MHP ise, operasyondan tatmin olmadığını açıkladı. MHP Genel Sekreteri Cihan Paçacı "Operasyon, hedef ve amacı dikkate alındığında kamuoyunun beklentilerine cevap vermedi. Bunun için mi gittik oraya" diye konuştu.

MHP Grup Başkanvekili Oktay Vural ise, "Yabancıların sözleriyle ‘sanki bu operasyon sona erdirilmiş' gibi hava verilmesi milletimizi rencide etmiştir. Perde arkasında, birtakım yerlerle, birtakım anlaşmalar yapılmışsa, bedeli ağır olur" diye konuştu.

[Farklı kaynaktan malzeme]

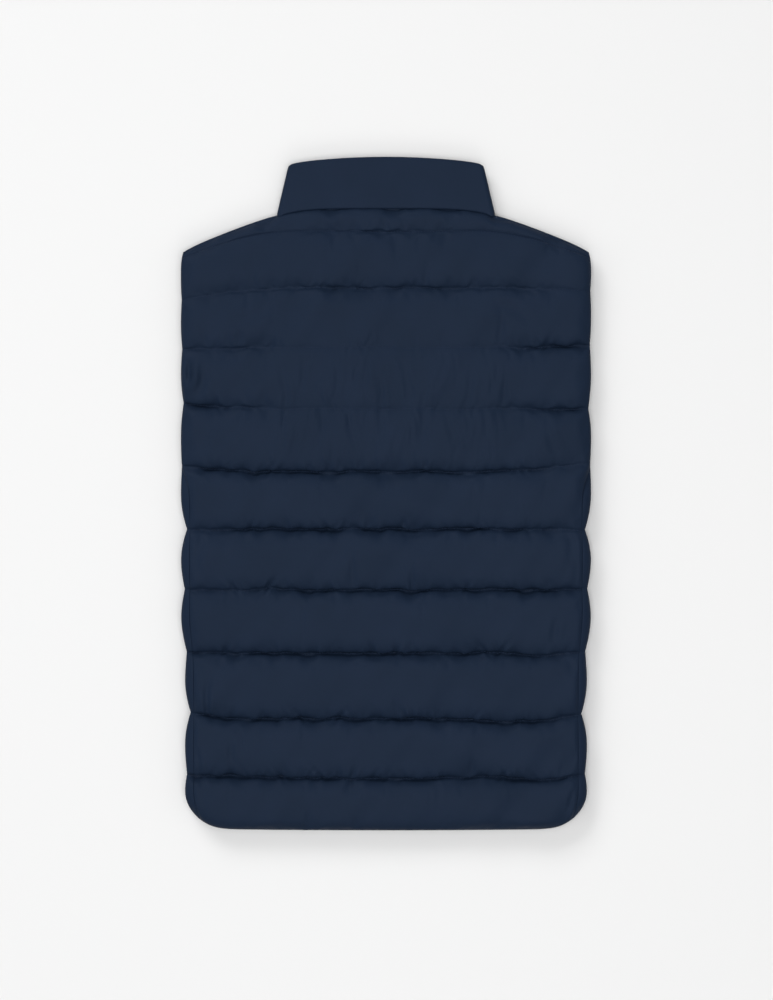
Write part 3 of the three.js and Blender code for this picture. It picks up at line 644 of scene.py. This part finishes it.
def front_row(row, side):
    """The points round one row of a front: its underside from the zip out, its lip, and its lining back."""
    outline, side_y = row.half[side], row.side_y[side]
    closed = turned_up(side_y)
    armhole = np.clip((side_y - UNDERARM_OPEN) / (top_y(SHOULDER_TIP_X, 0) - UNDERARM_OPEN), 0, 1)
    half = outline - ARMHOLE_SCOOP * np.sin(np.pi * armhole)
    steps = np.array(EDGE_COLUMNS)
    middle = np.linspace(ZIP_EDGE_X + steps[-1], half - steps[-1], FRONT_MIDDLE_COLUMNS + 2)[1:-1]
    under_x = np.concatenate([ZIP_EDGE_X + steps, middle, (half - steps)[::-1]])
    under = np.column_stack([under_x, row.y_at(side * under_x), under_z(row, side, under_x, half, closed)])

    wrap = half - seam_x(outline, side_y) + SEAM_LAP * closed if side_y < UNDERARM_OPEN else ARMHOLE_LIP
    inset = np.array(LIP_INSETS) / SIDE_WRAP * wrap
    lip_x = half - inset
    wadding, hang = padding(row, side * half, inset)
    to_seam = wrap - inset
    turned_up_z = LINING_Z + EDGE_WALL + wadding - SEAM_DIP * (1 - rounded(to_seam, SEAM_ROUND))
    thin_z = FRONT_LINING_Z - EDGE_WALL + LIP_SLOPE * np.array(LIP_INSETS)
    lip_y = row.y_at(side * lip_x) - hang * closed
    lip = np.column_stack([lip_x, lip_y, mix(thin_z, turned_up_z, closed)])

    lining_x = np.array([lip_x[-1] - 0.1, half - SIDE_WRAP - LINING_START, *LINING_X, ZIP_EDGE_X])
    lining = np.column_stack([lining_x, row.y_at(side * lining_x), lining_z(lining_x)])
    ring = np.vstack([under, lip, lining, under[:1]])
    ring[:, 0] *= side
    return ring


def close_ends(piece):
    """Fills both open ends of a piece that was laid out as a tube."""
    bpy.ops.object.mode_set(mode="EDIT")
    bpy.ops.mesh.select_all(action="DESELECT")
    bpy.ops.mesh.select_mode(type="EDGE")
    bpy.ops.mesh.select_non_manifold()
    bpy.ops.mesh.fill_holes(sides=0)
    bpy.ops.mesh.select_all(action="SELECT")
    bpy.ops.mesh.normals_make_consistent(inside=False)
    bpy.ops.object.mode_set(mode="OBJECT")


def join_long_edges(piece):
    """Joins the two long edges of a sheet that was laid out as a tube."""
    bpy.ops.object.mode_set(mode="EDIT")
    bpy.ops.mesh.select_all(action="SELECT")
    bpy.ops.mesh.remove_doubles(threshold=0.001 * MM)
    bpy.ops.mesh.normals_make_consistent(inside=False)
    bpy.ops.object.mode_set(mode="OBJECT")


FRONT_FREE_REACH = 14.0     # how far in from an edge a front is free to crease
PRESSED_BELOW, RESTS_BELOW = 9.0, 0.4     # the heights of its pressed side, and of what rests on the surface
FRONT_RISE, FRONT_SWELL = 0.8, 0.5     # what pressing leaves of its puckers, and of its unevenness

front_rows = rows_of(FRONT_NECK_Y)
for side, name in ((-1, "front_left"), (1, "front_right")):
    bpy.ops.object.select_all(action="DESELECT")
    front_points = np.array([front_row(row, side) for row in front_rows])
    front, _, _ = sheet_of_rows(name + "_quilted", front_points)
    join_long_edges(front)
    refine(front)
    front_shape = coordinates(front) / MM
    x, y, z = front_shape.T
    rise = puckered(x, y, FRONT_NECK_Y, pucker_table(seed=11 + side))
    rise = rise + creased(-x, y, crease_table(seed=8 + side))
    swell = swollen(x, y, 340 + side)
    from_edges = np.minimum(np.abs(x) - ZIP_EDGE_X, straight_half(y) - np.abs(x))
    from_ends = np.minimum(y - hem_y(x), top_y(x, FRONT_NECK_Y) - y)
    free = ease(np.minimum(from_edges, from_ends) / FRONT_FREE_REACH) * (z < PRESSED_BELOW)
    z += free * (np.maximum(-FRONT_RISE * rise, 0) + FRONT_SWELL * np.maximum(swell, 0) * (z > RESTS_BELOW))
    front_shape[:, 2] = np.maximum(z, 0)
    front.data.vertices.foreach_set("co", (front_shape * MM).ravel())
    close_ends(front)
    front.data.materials.append(shell_cloth)
    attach(front, "vest")
    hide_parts(name)

# The stand collar: one band of shell and lining round a thin layer of wadding, sewn to the neck along its
# foot. It runs from the zip round both side folds and over the back, and lies pressed flat.
COLLAR_WALL = 4.5
FOOT_TUCK = 2.4        # how far the collar's foot is sewn in behind the edge of the neck
COLLAR_FOOT_X, COLLAR_TOP_X = 121.2, 108.0
COLLAR_TOP_Y, COLLAR_CORNER_Y, COLLAR_FRONT_TOP_Y = 371.0, 364.5, 296.0
COLLAR_BACK_Z, COLLAR_FRONT_Z, COLLAR_ZIP_Z = 17.2, 10.9, 8.0
COLLAR_CORNER_DROP, COLLAR_CORNER_BEND, COLLAR_FOLD_DROP = 1, 12, 2.4     # its top edge dips at the folds
COLLAR_RECESS_OVER = 30
COLLAR_FOLD = (COLLAR_BACK_Z - COLLAR_FRONT_Z) / 2
COLLAR_STEPS = {"back": 36, "fold": 10, "front": 30}
# Up the band: how far up, in shares, and how thick it is there, as a share of its wall
COLLAR_SECTION = (
    (0, 0.3), (0.012, 0.8), (0.035, 0.98), (0.08, 1.04), (0.16, 1.04), (0.35, 1.04), (0.6, 1.02), (0.8, 1),
    (0.93, 0.97), (0.965, 0.86), (0.987, 0.62), (1, 0.26),
)


def collar_ring(lower, upper, outward):
    """The section of the band at one place, up its outer side and down its inner one."""
    lower, upper, outward = (np.array(point, dtype=float) for point in (lower, upper, outward))
    outer = [mix(lower, upper, up) + outward * COLLAR_WALL * wall / 2 for up, wall in COLLAR_SECTION]
    inner = [mix(lower, upper, up) - outward * COLLAR_WALL * wall / 2 for up, wall in COLLAR_SECTION]
    return [*outer, *inner[::-1], outer[0]]


def neck_y(x, centre_y):
    return float(top_y(min(abs(x), SHOULDER_NECK_X), centre_y))


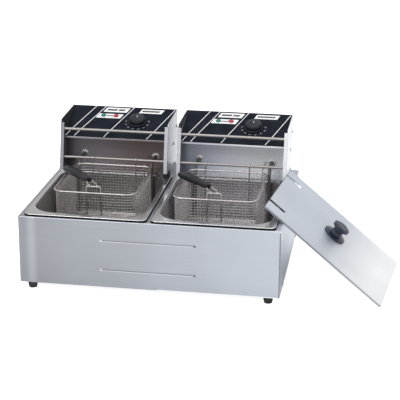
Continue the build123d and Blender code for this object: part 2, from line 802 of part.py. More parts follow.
def make_grip():
    middle_size = [(near + far) / 2 + grip_swell for near, far in zip(grip_near, grip_far)]
    stations = [
        (grip_start, [size - 2 * grip_edge for size in grip_near]),
        (grip_start + grip_edge, grip_near),
        ((grip_start + grip_end) / 2, middle_size),
        (grip_end - grip_edge, grip_far),
        (grip_end, [size - 2 * grip_edge for size in grip_far]),
    ]
    sections = []
    for y, size in stations:
        section = Plane((fork_half_width, y, grip_lift(y)), x_dir=(1, 0, 0), z_dir=(0, 1, 0))
        sections.append(section * RectangleRounded(*size, min(grip_corner, size[1] / 2 - 0.5)))
    grip = loft(sections, ruled=True)
    wide = fork_grip_half_width + fork_wire + close_gap
    thick = fork_wire + close_gap
    tip = grip_start + grip_bury + thick
    fall = degrees(atan2(grip_far_rise - grip_near_rise, grip_end - grip_start))
    pocket = block(-wide, wide, -grip_edge, tip - grip_start, -thick, thick)
    grip -= Pos(fork_half_width, grip_start, grip_near_rise) * Rot(fall, 0, 0) * pocket
    hang = Pos(fork_half_width, grip_end - hang_hole_inset, 0)
    return fold_place(grip - hang * upright(hang_hole_radius, -grip_end, grip_end))


# Lid: drawn flat with its slotted end at the origin and its top at z = 0, then leaned on the casing.
# Its lower end stands on the ground, and its near edge crosses the casing's rounded top edge.
tilt = radians(lid_tilt)
turn = radians(lid_turn)
lid_top_end = lid_length * sin(tilt) + lid_edge * cos(tilt) + seat_gap


def lean(shape):
    crossing = atan2(sin(tilt), cos(tilt) * cos(turn))
    edge_x = casing_width / 2 - casing_edge
    edge_z = deck - casing_edge
    reach = edge_x * sin(crossing) + edge_z * cos(crossing) + casing_edge + seat_gap
    start_x = (reach - (lid_top_end - lid_edge * cos(tilt)) * cos(crossing)) / sin(crossing)
    x = start_x + lid_edge * sin(tilt) * cos(turn) + lid_width / 2 * sin(turn)
    return Pos(x, lid_middle_y, lid_top_end) * Rot(0, 0, -lid_turn) * Rot(0, lid_tilt, 0) * shape


def make_lid():
    outline = RectangleRounded(lid_length, lid_width, lid_corner)
    lid = Pos(lid_length / 2, 0, -lid_edge) * extrude(outline, lid_edge)
    lid = fillet(lid.faces().sort_by(Axis.Z)[-1].edges(), 2)
    inner = RectangleRounded(lid_length - 2 * lid_sheet, lid_width - 2 * lid_sheet, lid_corner - lid_sheet)
    lid -= Pos(lid_length / 2, 0, -lid_edge) * extrude(inner, lid_edge - lid_sheet)
    for y in (-lid_slot_x, lid_slot_x):
        lid -= block(-1, lid_slot_length, y - lid_slot_width / 2, y + lid_slot_width / 2, -lid_edge - 1, 1)
    lid -= Pos(lid_length / 2, 0, 0) * upright(lid_screw_radius + seat_gap, -lid_edge, lid_edge)
    return lean(lid)


def make_lid_knob():
    low, high = close_gap, lid_knob_height
    profile = Polyline(
        (0, low), (lid_knob_base, low), (lid_knob_base, low + 3), (lid_knob_waist + 3, low + 7),
        (lid_knob_waist, low + 12), (lid_knob_waist + 1, high - 10), (lid_knob_top, high - 7),
        (lid_knob_top, high - 2), (lid_knob_top - 5, high), (0, high), close=True,
    )
    knob = revolve(Plane.XZ * make_face(profile), Axis.Z)
    knob -= upright(lid_screw_radius + close_gap, -1, lid_screw_length + 2)
    return lean(Pos(lid_length / 2, 0, 0) * knob)


def make_lid_screw():
    under = -lid_sheet - close_gap
    head = upright(2 * lid_screw_radius, under - 3, under)
    return lean(Pos(lid_length / 2, 0, 0) * (head + upright(lid_screw_radius, under, lid_screw_length)))


save(make_casing(), "casing")
save(make_tray(), "base_tray")
save(make_tray_screws(), "tray_screws")
save(group(Pos(x, y, 0) * make_foot() for x, y in feet_places), "feet")
save(group(Pos(x, y, 0) * make_foot_screw() for x, y in feet_places), "foot_screws")
tank = make_tank()
head_pieces = {
    "head_shell": make_shell(),
    "head_front": make_inner_front(),
    "head_base": make_head_base(),
    "control_panel": make_panel(),
    "dial_knob": make_knob(),
    "thermostat_shaft": make_shaft(),
    "thermostat": make_thermostat(),
    "thermostat_bulb": make_bulb(),
    "heating_element": make_element(),
    "element_nuts": make_nuts(),
    "element_strap": make_strap(),
    "terminal_block": make_terminal_block(),
    "safety_switch": make_safety_switch(),
    "overheat_cutout": make_cut_out(),
    "cord_gland": make_gland(),
    "gland_nut": make_gland_nut(),
    "head_screws": make_head_screws(),
    "carry_rod": make_rod(upper_rod),
    "basket_rod": make_rod(lower_rod),
}
for colour, place in lamp_places.items():
    head_pieces[f"{colour}_lamp"] = make_lamp(place)
basket_pieces = {
    "basket_frame": make_basket_frame(),
    "basket_mesh": make_basket_mesh(),
    "handle_fork": make_fork(),
    "handle_grip": make_grip(),
}
for side, sign in sides.items():
    save(Pos(sign * tank_spacing / 2, 0, 0) * tank, f"tank_{side}")
    for name, piece in head_pieces.items():
        save(Pos(sign * head_spacing / 2, 0, 0) * piece, f"{name}_{side}")
    for name, piece in basket_pieces.items():
        place = Pos(sign * tank_spacing / 2 + basket_shift[side], 0, 0)
        save(place * piece, f"{name}_{side}")
save(make_lid(), "tank_lid")
save(make_lid_knob(), "lid_knob")
save(make_lid_screw(), "lid_screw")
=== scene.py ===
import json
from math import atan2, pi, radians

import bpy
from mathutils import Matrix, Vector


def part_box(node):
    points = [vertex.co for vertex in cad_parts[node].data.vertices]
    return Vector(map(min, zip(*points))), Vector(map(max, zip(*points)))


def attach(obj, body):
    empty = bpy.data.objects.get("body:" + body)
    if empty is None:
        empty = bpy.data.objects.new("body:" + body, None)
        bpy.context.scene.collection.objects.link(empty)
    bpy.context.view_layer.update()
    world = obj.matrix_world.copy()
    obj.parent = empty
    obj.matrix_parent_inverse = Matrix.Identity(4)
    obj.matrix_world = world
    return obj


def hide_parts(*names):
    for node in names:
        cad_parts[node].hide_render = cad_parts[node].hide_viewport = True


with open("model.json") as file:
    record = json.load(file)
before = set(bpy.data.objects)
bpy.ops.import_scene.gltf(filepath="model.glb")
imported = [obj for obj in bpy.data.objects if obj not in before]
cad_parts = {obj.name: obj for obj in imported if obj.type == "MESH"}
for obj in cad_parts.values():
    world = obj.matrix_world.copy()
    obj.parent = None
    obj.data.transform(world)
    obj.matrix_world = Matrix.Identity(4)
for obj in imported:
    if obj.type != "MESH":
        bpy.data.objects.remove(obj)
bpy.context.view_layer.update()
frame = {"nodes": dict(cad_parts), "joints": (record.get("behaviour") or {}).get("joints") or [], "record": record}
nodes = frame["nodes"]
record = frame["record"]
sides = ("left", "right")
joints = {joint["name"]: joint for joint in frame["joints"]}
print("frame loaded:", len(nodes), "nodes")


studio = {
    "cameraPlace": (0.5035, -2.7152, 1.0872),
    "cameraTurn": (71.1616, -0.3658, 9.0477),
    "lens": 117.15,
    "sensor": 36,
    "floorSize": 30,
    "floorGlow": 0.86,
    "floorMirrored": 0.15,  # share of its glow that metal shows
    "floorColour": (0.9, 0.9, 0.9, 1),
    "skyLight": 0.65,
    "lampsAim": (0, 0, 0.1),
}
lamps = {
    "keyLight": {"place": (-1.6, -2.2, 2.6), "size": 2.6, "power": 62},
    "fillLight": {"place": (2.4, -1.6, 1.6), "size": 2.8, "power": 17},
    "topLight": {"place": (0.2, 0.6, 3.0), "size": 2.8, "power": 19},
}


def arithmetic(tree, operation, first, second=0.0):
    node = tree.nodes.new("ShaderNodeMath")
    node.operation = operation
    for socket, value in zip(node.inputs, (first, second)):
        if isinstance(value, (int, float)):
            socket.default_value = value
        else:
            tree.links.new(value, socket)
    return node.outputs[0]


def vectorMath(tree, operation, first, second=None):
    # operations that give a vector have it at "Vector", and a length or a dot product is at "Value"
    node = tree.nodes.new("ShaderNodeVectorMath")
    node.operation = operation
    tree.links.new(first, node.inputs[0])
    if second is not None:
        tree.links.new(second, node.inputs[1])
    return node.outputs["Value" if operation in ("LENGTH", "DOT_PRODUCT") else "Vector"]


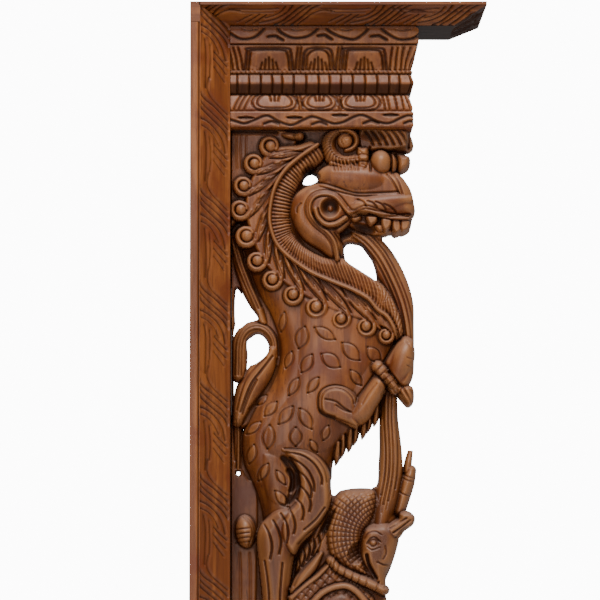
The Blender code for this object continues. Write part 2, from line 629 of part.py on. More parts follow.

ABD'nin uyarısının önemli olmadığını söyleyen DTP yönetimi ise, "Birileri istedi, böyle istendi, diye mantık doğru değil. Önemli olan operasyonun durdurulmasıdır" açıklamasında bulundu.  

TÜSİAD sahip çıktı
TÜSİAD Başkanı Arzuhan Yalçındağ dün yöneltilen bir soru üzerine "operasyonun çok başarılı" olduğunu söyleyerek çekilme kararına, TSK ve hükümete sahip çıkan bir değerlendirme yaptı. Kriz kabusları görmeye başlayan patronların hem ABD hem de AB ile mesafelenilmesinden çok endişelendikleri geçtiğimiz hafta yapılan TÜSİAD-hükümet görüşmelerine ve Sabancı Holding'in yıllık hedeflerini açıkladığı toplantıda yaptığı konuşmada Güler Sabancı'nın sözlerine de yansımıştı.